> **WHAT THE TASK REQUIRES**: All of the data needs to be repeated exactly.
════════════════════
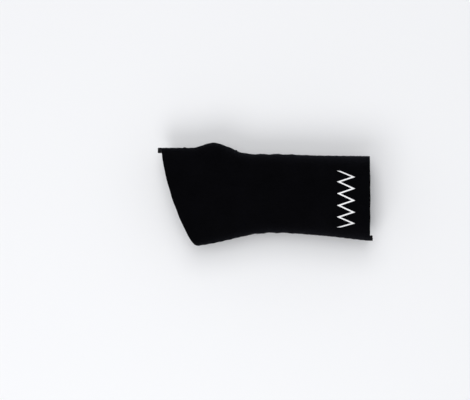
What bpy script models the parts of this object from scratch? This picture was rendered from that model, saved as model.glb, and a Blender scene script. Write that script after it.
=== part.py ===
"""Pull-on wrist guard for the left hand: two panels of laminated stretch fabric, sewn together along both sides.

Each panel is a sandwich of outer jersey, foam core and lining, and turns inwards at its side seams, where an
overlock thread binds the two allowances. The thumb side is left unsewn for the thumb, between two bar tacks.
A zigzag transfer print lies on the back of the cuff, and a care label hangs from the little-finger seam inside.

Metres. The guard lies on its palm side: +X towards the forearm, +Y towards the thumb, +Z out of the back of the
hand. The shape is worked out with X = 0 at the wrist, and the finished pieces hang from one empty that brings
the origin to the middle of the footprint, on the surface that the guard lies on.
"""

import math
from typing import NamedTuple

import bmesh
import bpy
import numpy as np
from mathutils import Matrix, Vector

MM = 0.001

# Lengths along the arm, from the wrist
HAND_LENGTH = 95.2 * MM  # wrist to the finger edge, at the thumb side
FOREARM_LENGTH = 81.6 * MM  # wrist to the forearm edge
FINGER_SLANT = 32.0 * MM  # the little-finger end of the finger edge lies this much nearer the wrist
FINGER_CURVE = 1.75  # power of the slant: straight across at the thumb side, steep at the little finger
PALM_RELIEF = 9.0 * MM  # the palm's finger edge is cut back this much more, mid-palm
EDGE_DRAW_IN = 0.5 * MM  # stretched cloth pulls back between the stiff seams

# Laminate
JERSEY = 0.50 * MM
CORE = 0.90 * MM
LINING = 0.40 * MM
PLY_GAP = 0.25 * MM  # between the plies
LAMINATE = JERSEY + CORE + LINING + 2 * PLY_GAP

# Side seams
SEAM_HEIGHT = 26.0 * MM  # height of the seam plane above the surface
SEAM_GAP = 0.30 * MM  # between the two allowances
FOLD_RADIUS = LAMINATE + 0.2 * MM  # outside radius where a panel turns in
ALLOWANCE_PAST_FOLD = 1.9 * MM  # flat part of an allowance, from the fold to its raw edge
ALLOWANCE = FOLD_RADIUS + ALLOWANCE_PAST_FOLD
SEAM_TAIL = 2.8 * MM  # the stiff seam stands this much past the cloth at its long ends
SEAM_STUB = 0.6 * MM  # and this much at its other ends
THREAD = 0.40 * MM  # thickness of the overlock binding
THREAD_GAP = 0.20 * MM
THREAD_SHORT_OF_FOLD = 0.4 * MM
THREAD_COVER = ALLOWANCE_PAST_FOLD - THREAD_SHORT_OF_FOLD  # how far the binding reaches over the allowances

# Thumb opening, in the thumb-side seam
THUMB_HOLE_LENGTH = 39.0 * MM
THUMB_HOLE_TO_WRIST = 34.0 * MM  # its near end, from the wrist
THUMB_HOLE_BACK_RISE = 3.0 * MM  # how far it arches into the back panel
THUMB_HOLE_PALM_DROP = 19.0 * MM  # and into the palm panel
THUMB_HOLE_ROUNDNESS = 0.62  # 0.5 is an ellipse, 1 is a leaf with pointed ends

# Bar tacks, across the seam at both ends of the thumb opening
TACK_LENGTH = 9.0 * MM
TACK_WIDTH = 2.4 * MM
TACK_HEIGHT = 0.4 * MM
TACK_FROM_HOLE = 2.2 * MM
SURFACE_GAP = 0.20 * MM  # between the cloth and what lies on it

# Transfer print, on the back of the cuff
PRINT_FROM_EDGE = 13.1 * MM
PRINT_WIDTH = 15.4 * MM
PRINT_LENGTH = 50.0 * MM
PRINT_STROKE = 1.3 * MM
PRINT_FILM = 0.15 * MM
PRINT_ZIGZAGS = 5
PRINT_SHIFT = -2.6 * MM  # towards the little finger, from the middle of the back panel

# Care label, inside, on the little-finger seam
LABEL_WIDTH = 22.0 * MM
LABEL_DROP = 27.0 * MM
LABEL_THICKNESS = 0.45 * MM
LABEL_FROM_EDGE = 20.0 * MM
LABEL_OFF_LINING = 0.8 * MM
LABEL_BELOW_THREAD = 1.6 * MM

# Fineness of the lofts
WEB_ROWS = 3
HOLE_ROWS = 10
CUFF_ROWS = 11
COLUMNS = 12
FOLD_STEPS = 2
WALL_SAMPLES = 97


class Section(NamedTuple):
    """Outside of the guard across the arm: reach to the thumb side and the little-finger side, and top and bottom."""

    x: float
    thumb_side: float
    finger_side: float
    top: float
    bottom: float
    squareness: float  # exponent of the superellipse; 2 is an ellipse


HOLE_END = -THUMB_HOLE_TO_WRIST
HOLE_START = HOLE_END - THUMB_HOLE_LENGTH
HOLE_MIDDLE = (HOLE_START + HOLE_END) / 2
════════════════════
> **FINISHED TASK**:
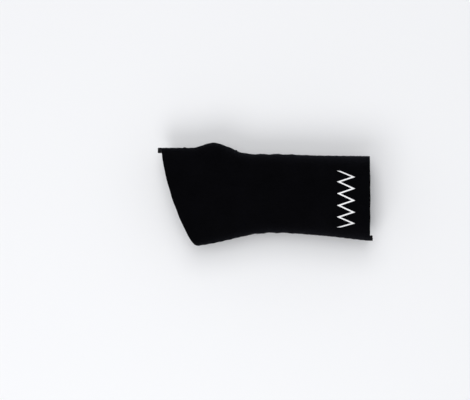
What bpy script models the parts of this object from scratch? This picture was rendered from that model, saved as model.glb, and a Blender scene script. Write that script after it.
=== part.py ===
"""Pull-on wrist guard for the left hand: two panels of laminated stretch fabric, sewn together along both sides.

Each panel is a sandwich of outer jersey, foam core and lining, and turns inwards at its side seams, where an
overlock thread binds the two allowances. The thumb side is left unsewn for the thumb, between two bar tacks.
A zigzag transfer print lies on the back of the cuff, and a care label hangs from the little-finger seam inside.

Metres. The guard lies on its palm side: +X towards the forearm, +Y towards the thumb, +Z out of the back of the
hand. The shape is worked out with X = 0 at the wrist, and the finished pieces hang from one empty that brings
the origin to the middle of the footprint, on the surface that the guard lies on.
"""

import math
from typing import NamedTuple

import bmesh
import bpy
import numpy as np
from mathutils import Matrix, Vector

MM = 0.001

# Lengths along the arm, from the wrist
HAND_LENGTH = 95.2 * MM  # wrist to the finger edge, at the thumb side
FOREARM_LENGTH = 81.6 * MM  # wrist to the forearm edge
FINGER_SLANT = 32.0 * MM  # the little-finger end of the finger edge lies this much nearer the wrist
FINGER_CURVE = 1.75  # power of the slant: straight across at the thumb side, steep at the little finger
PALM_RELIEF = 9.0 * MM  # the palm's finger edge is cut back this much more, mid-palm
EDGE_DRAW_IN = 0.5 * MM  # stretched cloth pulls back between the stiff seams

# Laminate
JERSEY = 0.50 * MM
CORE = 0.90 * MM
LINING = 0.40 * MM
PLY_GAP = 0.25 * MM  # between the plies
LAMINATE = JERSEY + CORE + LINING + 2 * PLY_GAP

# Side seams
SEAM_HEIGHT = 26.0 * MM  # height of the seam plane above the surface
SEAM_GAP = 0.30 * MM  # between the two allowances
FOLD_RADIUS = LAMINATE + 0.2 * MM  # outside radius where a panel turns in
ALLOWANCE_PAST_FOLD = 1.9 * MM  # flat part of an allowance, from the fold to its raw edge
ALLOWANCE = FOLD_RADIUS + ALLOWANCE_PAST_FOLD
SEAM_TAIL = 2.8 * MM  # the stiff seam stands this much past the cloth at its long ends
SEAM_STUB = 0.6 * MM  # and this much at its other ends
THREAD = 0.40 * MM  # thickness of the overlock binding
THREAD_GAP = 0.20 * MM
THREAD_SHORT_OF_FOLD = 0.4 * MM
THREAD_COVER = ALLOWANCE_PAST_FOLD - THREAD_SHORT_OF_FOLD  # how far the binding reaches over the allowances

# Thumb opening, in the thumb-side seam
THUMB_HOLE_LENGTH = 39.0 * MM
THUMB_HOLE_TO_WRIST = 34.0 * MM  # its near end, from the wrist
THUMB_HOLE_BACK_RISE = 3.0 * MM  # how far it arches into the back panel
THUMB_HOLE_PALM_DROP = 19.0 * MM  # and into the palm panel
THUMB_HOLE_ROUNDNESS = 0.62  # 0.5 is an ellipse, 1 is a leaf with pointed ends

# Bar tacks, across the seam at both ends of the thumb opening
TACK_LENGTH = 9.0 * MM
TACK_WIDTH = 2.4 * MM
TACK_HEIGHT = 0.4 * MM
TACK_FROM_HOLE = 2.2 * MM
SURFACE_GAP = 0.20 * MM  # between the cloth and what lies on it

# Transfer print, on the back of the cuff
PRINT_FROM_EDGE = 13.1 * MM
PRINT_WIDTH = 15.4 * MM
PRINT_LENGTH = 50.0 * MM
PRINT_STROKE = 1.3 * MM
PRINT_FILM = 0.15 * MM
PRINT_ZIGZAGS = 5
PRINT_SHIFT = -2.6 * MM  # towards the little finger, from the middle of the back panel

# Care label, inside, on the little-finger seam
LABEL_WIDTH = 22.0 * MM
LABEL_DROP = 27.0 * MM
LABEL_THICKNESS = 0.45 * MM
LABEL_FROM_EDGE = 20.0 * MM
LABEL_OFF_LINING = 0.8 * MM
LABEL_BELOW_THREAD = 1.6 * MM

# Fineness of the lofts
WEB_ROWS = 3
HOLE_ROWS = 10
CUFF_ROWS = 11
COLUMNS = 12
FOLD_STEPS = 2
WALL_SAMPLES = 97


class Section(NamedTuple):
    """Outside of the guard across the arm: reach to the thumb side and the little-finger side, and top and bottom."""

    x: float
    thumb_side: float
    finger_side: float
    top: float
    bottom: float
    squareness: float  # exponent of the superellipse; 2 is an ellipse


HOLE_END = -THUMB_HOLE_TO_WRIST
HOLE_START = HOLE_END - THUMB_HOLE_LENGTH
HOLE_MIDDLE = (HOLE_START + HOLE_END) / 2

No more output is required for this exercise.